Objective
Repeat only the lines running from the beginning of the material through the line that contains "ROUND_SIDES = 96".

Given material
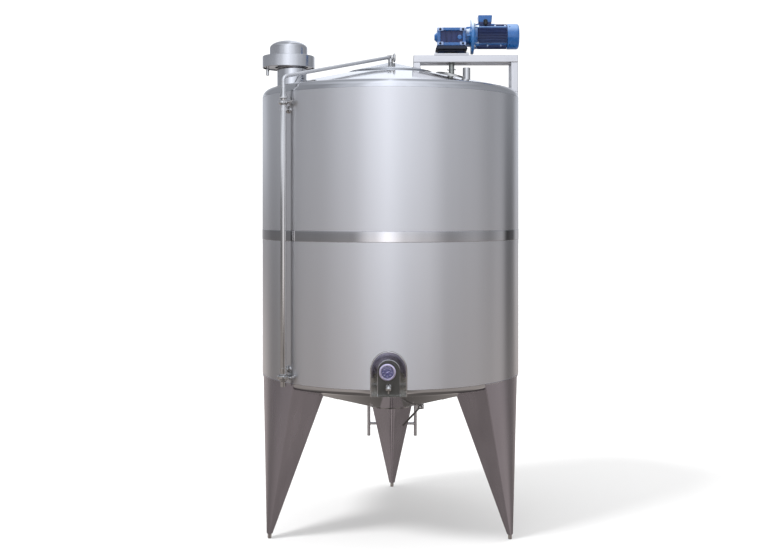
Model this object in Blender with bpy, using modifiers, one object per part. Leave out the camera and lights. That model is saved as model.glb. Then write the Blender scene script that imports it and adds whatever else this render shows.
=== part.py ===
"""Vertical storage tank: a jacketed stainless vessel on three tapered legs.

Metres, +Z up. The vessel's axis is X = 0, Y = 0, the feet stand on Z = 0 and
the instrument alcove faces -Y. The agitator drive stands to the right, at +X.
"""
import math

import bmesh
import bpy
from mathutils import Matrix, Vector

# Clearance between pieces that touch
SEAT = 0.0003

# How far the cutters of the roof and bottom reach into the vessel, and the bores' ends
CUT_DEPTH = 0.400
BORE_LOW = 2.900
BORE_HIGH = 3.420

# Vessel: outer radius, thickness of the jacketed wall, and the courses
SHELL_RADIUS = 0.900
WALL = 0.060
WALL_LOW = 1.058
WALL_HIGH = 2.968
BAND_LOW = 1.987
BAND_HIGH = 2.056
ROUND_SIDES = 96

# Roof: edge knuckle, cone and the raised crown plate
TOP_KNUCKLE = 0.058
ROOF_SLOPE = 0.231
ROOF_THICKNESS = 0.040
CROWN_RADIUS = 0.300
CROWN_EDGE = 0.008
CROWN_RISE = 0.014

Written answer
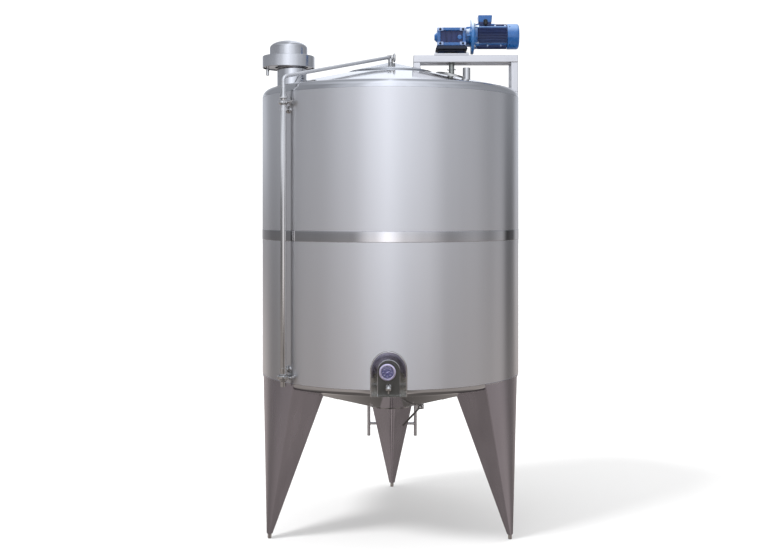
Model this object in Blender with bpy, using modifiers, one object per part. Leave out the camera and lights. That model is saved as model.glb. Then write the Blender scene script that imports it and adds whatever else this render shows.
=== part.py ===
"""Vertical storage tank: a jacketed stainless vessel on three tapered legs.

Metres, +Z up. The vessel's axis is X = 0, Y = 0, the feet stand on Z = 0 and
the instrument alcove faces -Y. The agitator drive stands to the right, at +X.
"""
import math

import bmesh
import bpy
from mathutils import Matrix, Vector

# Clearance between pieces that touch
SEAT = 0.0003

# How far the cutters of the roof and bottom reach into the vessel, and the bores' ends
CUT_DEPTH = 0.400
BORE_LOW = 2.900
BORE_HIGH = 3.420

# Vessel: outer radius, thickness of the jacketed wall, and the courses
SHELL_RADIUS = 0.900
WALL = 0.060
WALL_LOW = 1.058
WALL_HIGH = 2.968
BAND_LOW = 1.987
BAND_HIGH = 2.056
ROUND_SIDES = 96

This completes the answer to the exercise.